Instructions to follow: Write out the lines from the top of the material through the line with "# --- Trigger", exactly and with nothing added.
::::
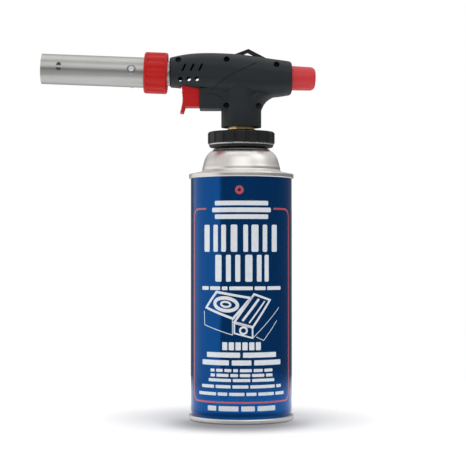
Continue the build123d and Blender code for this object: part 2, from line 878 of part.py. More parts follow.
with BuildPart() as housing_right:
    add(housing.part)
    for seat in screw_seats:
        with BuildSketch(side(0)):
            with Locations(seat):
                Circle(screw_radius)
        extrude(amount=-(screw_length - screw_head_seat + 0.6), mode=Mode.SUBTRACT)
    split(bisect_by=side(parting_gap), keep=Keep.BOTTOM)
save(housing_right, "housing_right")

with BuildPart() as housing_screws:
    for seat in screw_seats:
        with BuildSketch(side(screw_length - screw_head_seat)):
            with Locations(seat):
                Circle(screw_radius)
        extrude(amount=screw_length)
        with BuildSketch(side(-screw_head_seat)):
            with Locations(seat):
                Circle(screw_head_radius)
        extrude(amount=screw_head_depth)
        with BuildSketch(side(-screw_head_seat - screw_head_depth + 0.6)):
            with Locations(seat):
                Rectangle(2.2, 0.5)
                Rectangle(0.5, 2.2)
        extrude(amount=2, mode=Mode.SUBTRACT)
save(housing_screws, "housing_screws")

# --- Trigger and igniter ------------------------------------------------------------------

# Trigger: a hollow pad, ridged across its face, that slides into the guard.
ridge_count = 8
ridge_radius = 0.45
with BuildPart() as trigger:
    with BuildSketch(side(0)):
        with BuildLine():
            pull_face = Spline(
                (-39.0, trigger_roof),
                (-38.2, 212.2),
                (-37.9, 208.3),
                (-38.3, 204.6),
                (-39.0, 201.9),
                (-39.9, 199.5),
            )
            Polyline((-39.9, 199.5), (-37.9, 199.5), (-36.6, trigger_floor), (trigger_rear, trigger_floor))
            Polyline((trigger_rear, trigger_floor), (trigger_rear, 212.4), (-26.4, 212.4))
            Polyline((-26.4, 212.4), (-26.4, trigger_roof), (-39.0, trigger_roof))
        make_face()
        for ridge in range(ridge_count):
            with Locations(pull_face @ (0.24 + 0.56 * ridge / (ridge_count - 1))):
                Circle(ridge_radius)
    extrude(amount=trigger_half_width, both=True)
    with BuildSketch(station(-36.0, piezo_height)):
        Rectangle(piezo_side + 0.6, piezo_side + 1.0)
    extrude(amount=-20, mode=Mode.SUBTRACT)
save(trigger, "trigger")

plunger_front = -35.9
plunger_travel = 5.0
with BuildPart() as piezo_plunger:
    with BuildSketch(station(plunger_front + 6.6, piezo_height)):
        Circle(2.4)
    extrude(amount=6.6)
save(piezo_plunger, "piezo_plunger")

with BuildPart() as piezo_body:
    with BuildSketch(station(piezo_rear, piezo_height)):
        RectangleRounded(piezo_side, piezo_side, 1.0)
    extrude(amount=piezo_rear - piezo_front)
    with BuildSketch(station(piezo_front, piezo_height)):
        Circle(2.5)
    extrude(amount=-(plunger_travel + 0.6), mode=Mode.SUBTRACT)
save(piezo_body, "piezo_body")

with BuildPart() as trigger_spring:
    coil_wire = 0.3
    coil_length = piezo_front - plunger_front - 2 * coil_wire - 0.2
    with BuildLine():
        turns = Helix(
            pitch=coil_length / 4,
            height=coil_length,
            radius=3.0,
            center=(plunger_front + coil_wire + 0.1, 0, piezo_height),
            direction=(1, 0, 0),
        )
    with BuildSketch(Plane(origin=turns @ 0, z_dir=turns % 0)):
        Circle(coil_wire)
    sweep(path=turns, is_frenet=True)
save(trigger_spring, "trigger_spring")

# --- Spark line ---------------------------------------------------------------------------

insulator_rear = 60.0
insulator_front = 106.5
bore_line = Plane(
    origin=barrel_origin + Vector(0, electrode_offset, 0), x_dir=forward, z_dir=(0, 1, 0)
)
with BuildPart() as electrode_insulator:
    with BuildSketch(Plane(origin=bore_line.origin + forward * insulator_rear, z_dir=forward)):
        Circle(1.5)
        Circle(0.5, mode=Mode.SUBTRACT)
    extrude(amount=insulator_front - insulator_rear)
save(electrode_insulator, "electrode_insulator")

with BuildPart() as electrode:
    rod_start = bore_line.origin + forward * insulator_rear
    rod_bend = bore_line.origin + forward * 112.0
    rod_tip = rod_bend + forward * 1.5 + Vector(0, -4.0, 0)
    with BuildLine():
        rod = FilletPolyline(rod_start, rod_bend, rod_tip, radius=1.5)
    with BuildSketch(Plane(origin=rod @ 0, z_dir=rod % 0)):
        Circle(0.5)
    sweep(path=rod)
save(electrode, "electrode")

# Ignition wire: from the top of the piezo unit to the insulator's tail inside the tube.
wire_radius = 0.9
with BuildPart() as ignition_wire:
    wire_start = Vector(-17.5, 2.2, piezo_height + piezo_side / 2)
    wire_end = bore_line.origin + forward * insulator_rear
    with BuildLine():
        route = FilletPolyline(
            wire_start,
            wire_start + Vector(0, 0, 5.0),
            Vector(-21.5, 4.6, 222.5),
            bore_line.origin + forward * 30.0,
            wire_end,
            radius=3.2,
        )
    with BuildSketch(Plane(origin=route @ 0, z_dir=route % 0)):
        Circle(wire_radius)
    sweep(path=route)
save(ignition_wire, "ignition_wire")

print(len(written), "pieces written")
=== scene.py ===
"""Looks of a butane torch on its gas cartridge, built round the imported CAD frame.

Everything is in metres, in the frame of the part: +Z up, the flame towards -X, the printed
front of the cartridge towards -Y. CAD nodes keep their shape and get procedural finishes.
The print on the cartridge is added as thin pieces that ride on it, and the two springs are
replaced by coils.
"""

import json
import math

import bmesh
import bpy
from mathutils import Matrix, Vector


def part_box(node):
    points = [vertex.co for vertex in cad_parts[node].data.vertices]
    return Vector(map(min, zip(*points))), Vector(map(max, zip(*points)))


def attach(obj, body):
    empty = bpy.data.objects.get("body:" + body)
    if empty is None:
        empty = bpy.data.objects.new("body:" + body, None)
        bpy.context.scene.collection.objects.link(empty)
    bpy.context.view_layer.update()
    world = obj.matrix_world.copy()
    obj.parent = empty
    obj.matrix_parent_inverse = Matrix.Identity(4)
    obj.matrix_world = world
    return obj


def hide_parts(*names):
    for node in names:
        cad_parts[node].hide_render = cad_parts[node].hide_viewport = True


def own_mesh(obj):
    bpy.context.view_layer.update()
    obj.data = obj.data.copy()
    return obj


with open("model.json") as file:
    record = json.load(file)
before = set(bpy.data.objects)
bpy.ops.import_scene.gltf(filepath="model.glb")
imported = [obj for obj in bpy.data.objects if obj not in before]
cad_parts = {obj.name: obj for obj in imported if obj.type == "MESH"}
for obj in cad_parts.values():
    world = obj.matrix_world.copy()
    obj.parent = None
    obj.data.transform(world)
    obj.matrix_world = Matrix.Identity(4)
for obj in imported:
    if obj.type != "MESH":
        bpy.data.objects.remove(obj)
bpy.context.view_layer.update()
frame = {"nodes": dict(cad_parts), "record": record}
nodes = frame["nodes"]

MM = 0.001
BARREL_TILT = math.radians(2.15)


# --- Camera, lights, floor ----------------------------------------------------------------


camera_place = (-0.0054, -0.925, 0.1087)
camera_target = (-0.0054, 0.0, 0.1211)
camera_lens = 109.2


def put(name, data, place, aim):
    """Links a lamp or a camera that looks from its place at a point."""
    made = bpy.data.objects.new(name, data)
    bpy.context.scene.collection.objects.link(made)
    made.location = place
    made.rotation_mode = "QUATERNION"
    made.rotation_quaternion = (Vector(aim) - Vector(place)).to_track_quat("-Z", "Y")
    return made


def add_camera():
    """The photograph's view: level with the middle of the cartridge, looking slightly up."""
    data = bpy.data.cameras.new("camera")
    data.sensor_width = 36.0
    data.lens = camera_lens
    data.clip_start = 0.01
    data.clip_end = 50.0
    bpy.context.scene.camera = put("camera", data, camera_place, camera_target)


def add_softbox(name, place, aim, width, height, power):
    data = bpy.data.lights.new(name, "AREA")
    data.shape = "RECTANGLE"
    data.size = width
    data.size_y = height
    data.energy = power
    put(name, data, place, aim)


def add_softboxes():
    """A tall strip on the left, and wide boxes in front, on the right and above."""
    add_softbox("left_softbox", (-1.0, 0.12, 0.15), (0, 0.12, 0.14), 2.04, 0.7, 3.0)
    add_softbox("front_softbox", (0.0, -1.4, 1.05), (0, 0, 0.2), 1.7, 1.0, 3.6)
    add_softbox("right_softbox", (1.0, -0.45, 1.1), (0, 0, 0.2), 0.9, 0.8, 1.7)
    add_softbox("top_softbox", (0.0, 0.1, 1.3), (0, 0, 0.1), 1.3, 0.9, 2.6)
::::
Task answer:
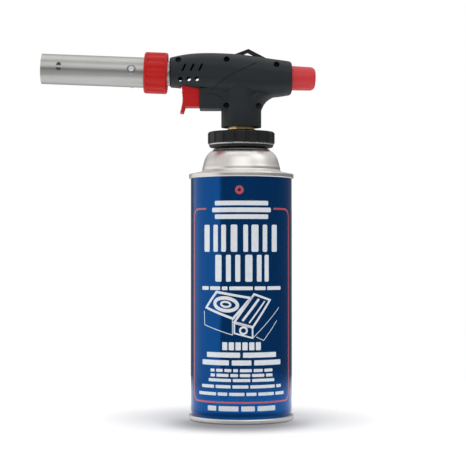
Continue the build123d and Blender code for this object: part 2, from line 878 of part.py. More parts follow.
with BuildPart() as housing_right:
    add(housing.part)
    for seat in screw_seats:
        with BuildSketch(side(0)):
            with Locations(seat):
                Circle(screw_radius)
        extrude(amount=-(screw_length - screw_head_seat + 0.6), mode=Mode.SUBTRACT)
    split(bisect_by=side(parting_gap), keep=Keep.BOTTOM)
save(housing_right, "housing_right")

with BuildPart() as housing_screws:
    for seat in screw_seats:
        with BuildSketch(side(screw_length - screw_head_seat)):
            with Locations(seat):
                Circle(screw_radius)
        extrude(amount=screw_length)
        with BuildSketch(side(-screw_head_seat)):
            with Locations(seat):
                Circle(screw_head_radius)
        extrude(amount=screw_head_depth)
        with BuildSketch(side(-screw_head_seat - screw_head_depth + 0.6)):
            with Locations(seat):
                Rectangle(2.2, 0.5)
                Rectangle(0.5, 2.2)
        extrude(amount=2, mode=Mode.SUBTRACT)
save(housing_screws, "housing_screws")

# --- Trigger and igniter ------------------------------------------------------------------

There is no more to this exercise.